Angular first-order reversal curve analysis of FeNi/Cu multilayered nanowire arrays with different diameters

Abstract

The main goal of the emerging field of spintronics is the shrinkage of materials and devices while improving their magnetic performance for a variety of applications, especially three-dimensional information storage. This stipulates the understanding of fundamental magnetic mechanisms such as magnetization reversal and switching events in multilayer systems with tunable size. Here, a porous anodic alumina membrane-assisted electrochemical deposition method is employed to fabricate FeNi/Cu multilayered nanowire arrays (MNWAs) with diameters in the range of D = 35–80 nm.
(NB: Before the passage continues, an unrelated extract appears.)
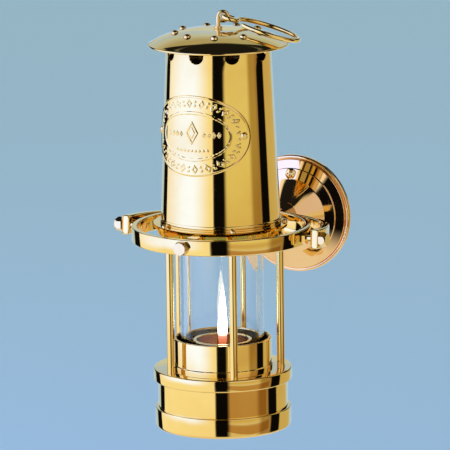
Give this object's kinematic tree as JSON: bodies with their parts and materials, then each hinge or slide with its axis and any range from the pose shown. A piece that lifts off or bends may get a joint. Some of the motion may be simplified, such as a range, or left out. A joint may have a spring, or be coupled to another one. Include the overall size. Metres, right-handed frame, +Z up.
{
  "type": "miner's safety lamp in a wall gimbal",
  "caption": "Brass oil safety lamp with a glass chimney, gauzes and a tapered bonnet, hung in a two-axis gimbal on a wall bracket.",
  "frame": {"origin": "centre of the wall rose's flat back, on the wall", "axes": "+Y into the wall, +Z up, +X to the right as seen from the room"},
  "size_m": [0.149, 0.2054, 0.27],
  "materials": {
    "polished_brass": "mirror polished, lacquered",
    "bracket_brass": "mirror polished",
    "fastener_brass": "polished, with fine machining marks",
    "inner_brass": "satin, heat toned",
    "burner_copper": "satin, heat toned",
    "steel": "brushed",
    "gauze_steel": "woven wire, dull",
    "lamp_glass": "clear",
    "washer": "matt",
    "leather_seal": "matt",
    "wick_cotton": "woven, charred at the top"
  },
  "bodies": {
    "bracket": {"wall_rose": "bracket_brass", "wall_screws": "fastener_brass", "neck": "bracket_brass", "neck_bolt": "steel", "yoke": "bracket_brass"},
    "gimbal": {"gimbal_ring": "polished_brass", "outer_pivot_left": "fastener_brass", "outer_pivot_right": "fastener_brass", "lock_nut_left": "fastener_brass", "lock_nut_right": "fastener_brass"},
    "lamp": {"inner_pivot_front": "fastener_brass", "inner_pivot_back": "fastener_brass", "cage_top_plate": "polished_brass", "plate_screws": "fastener_brass", "pillar_1": "polished_brass", "pillar_2": "polished_brass", "pillar_3": "polished_brass", "pillar_4": "polished_brass", "pillar_5": "polished_brass", "cage_base_ring": "polished_brass", "glass_collar": "polished_brass", "glass": "lamp_glass", "glass_washer_lower": "washer", "glass_washer_upper": "washer", "gauze_ring": "inner_brass", "inner_gauze": "gauze_steel", "outer_gauze": "gauze_steel", "bonnet_base": "polished_brass", "bonnet": "polished_brass", "bonnet_top_flange": "inner_brass", "lid": "polished_brass", "lid_rivets": "fastener_brass", "badge": "polished_brass", "badge_screws": "fastener_brass"},
    "vessel": {"oil_vessel": "polished_brass", "base_rim": "polished_brass", "vessel_seal": "leather_seal", "filler_plug": "fastener_brass", "burner_cup": "burner_copper", "wick_tube": "inner_brass"},
    "adjuster": {"wick_adjuster_rod": "steel", "wick_adjuster_knob": "fastener_brass"},
    "wick": {"wick": "wick_cotton"},
    "swivel": {"hook_stud": "fastener_brass", "swivel_nut": "fastener_brass"},
    "hook": {"carrying_hook": "polished_brass"}
  },
  "joints": [
    {"name": "gimbal_pitch", "type": "hinge", "parent": "bracket", "child": "gimbal", "pos_m": [0, -0.118, 0.009], "axis": [1, 0, 0], "range_deg": [-30, 30]},
    {"name": "gimbal_roll", "type": "hinge", "parent": "gimbal", "child": "lamp", "pos_m": [0, -0.118, 0.009], "axis": [0, 1, 0], "range_deg": [-30, 30]},
    {"name": "vessel_drop", "type": "slide", "parent": "lamp", "child": "vessel", "axis": [0, 0, -1], "range_m": [0, 0.06]},
    {"name": "knob_turn", "type": "hinge", "parent": "vessel", "child": "adjuster", "pos_m": [0.011, -0.118, -0.11], "axis": [0, 0, 1], "range_deg": [-180, 360]},
    {"name": "wick_lift", "type": "slide", "parent": "vessel", "child": "wick", "axis": [0, 0, 1], "range_m": [-0.002, 0.004]},
    {"name": "hook_swivel", "type": "hinge", "parent": "lamp", "child": "swivel", "pos_m": [0, -0.118, 0.14], "axis": [0, 0, 1], "continuous": true},
    {"name": "hook_fold", "type": "hinge", "parent": "swivel", "child": "hook", "pos_m": [0.0029, -0.11665, 0.1483], "axis": [0.4226, -0.9063, 0], "range_deg": [0, 150]}
  ],
  "couplings": [
    {"joint": "wick_lift", "follows": "knob_turn", "m_per_rad": 0.0006}
  ]
}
Angular magnetic properties of these MNWAs are investigated via hysteresis loop and first-order reversal curve (FORC) measurements for angle fields of 0◦ ≤ θ ≤ 90◦. While the former indicates the existence of different contributions of vortex domain wall propagation for smaller (D ≤50 nm) and larger (D >50 nm) diameters, the latter reveals the occurrence of single vortex states, depending on θ and D. Moreover, at θ = 0◦, a transition from single domain to multidomain-like behavior appears to occur with increasing D from 35 to 80 nm based on FORC diagrams, significantly influencing magnetization reversibility of magnetic FeNi segments with relatively high aspect ratios (>5). The variation of magnetostatic interactions with respect to θ is discussed and compared at each diameter as an effective factor in determining angular magnetic properties. Also, the axial variation behavior of coercivity as a function of D is correlated with changes in the reversible percentage, shedding light on the expectations from the vortex domain wall propagation.